Kupieren bedeutet, dass etwas abgeschnitten wird. Häufig wird das Wort Kupieren mit Hunden in Verbindung gebracht, wenn ihnen Schwanz oder Ohren amputiert wurden. Auch bei Lämmern wurde sehr lange der Schwanz abgeschnitten, also in Fachsprache kupiert. Ein grundloses Amputieren von Körperteilen bei Wirbeltieren ist laut § 6 Tierschutzgesetz in Deutschland verboten.

Quelle: Bundesministerium der Justiz und Bundesministerium für Ernährung und Landwirtschaft

Grund des Kupierens ist, dass es mit langem Schwanz zu Komplikationen bei der Geburt kommen kann und sich hier Fliegenmaden besonders gut ansiedeln können. Ein weiteres Problem für die Wanderschäfer*innen stellen die verpflichtenden elektrischen Ohrmarken dar.
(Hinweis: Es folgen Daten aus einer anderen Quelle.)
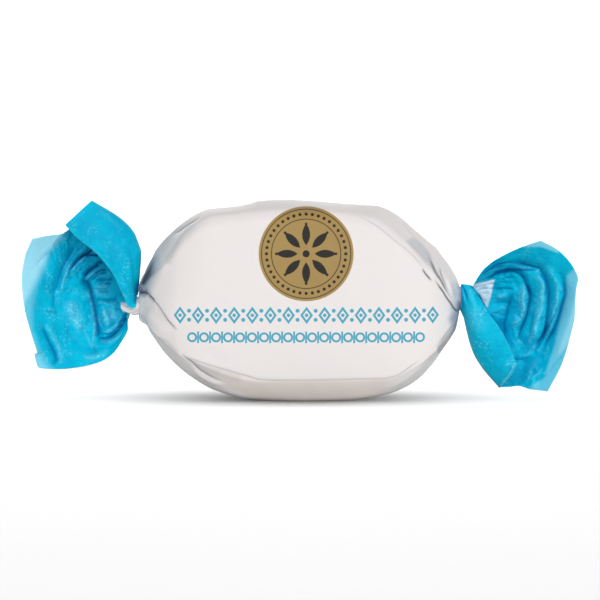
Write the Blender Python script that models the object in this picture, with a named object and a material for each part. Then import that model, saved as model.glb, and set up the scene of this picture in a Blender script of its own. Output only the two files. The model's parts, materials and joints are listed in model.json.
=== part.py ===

Während das System bei Tieren im Stall gut funktionieren mag, reißen sich Schafe und Ziegen diese gerne mal im Gestrüpp aus. Dies kann zu Schmerzen, herumliegendem Plastik und fehlerhafter Kennzeichnung führen.

„Aber es sind halt so bestimmte Momente, die einem das dann zurückzahlen.“

Protagonistin

Auch bei Anna's Ausbildung entstehen Hürden. Aufgrund der wenigen Auszubildenden gibt es in Deutschland nur zwei Berufsschulen für die Schäferei. Es besteht jedoch die Möglichkeit, in einer landwirtschaftlichen Klasse unterrichtet zu werden, in der allgemeine Themen behandelt werden. Zusätzlich belegen die Schäferei-Auszubildenden einen Intensivkurs zur Spezialisierung in ihrem Fachgebiet. Doch auch dies ist häufig mit teuren und langen Fahrtwegen verbunden. „Aber es sind halt so bestimmte Momente, die einem das dann zurückzahlen“, erzählt Anna, die an diesem Tag einen Teil ihres Mittagessens mit einem Schaf teilte. Sie genießt besonders die Zeit in Ruhe mit der Herde und den Altdeutschen Hütehunden. 

*Der Name der Interviewpartnerin wurde aus persönlichen Gründen geändert, Identität ist der Redaktion bekannt.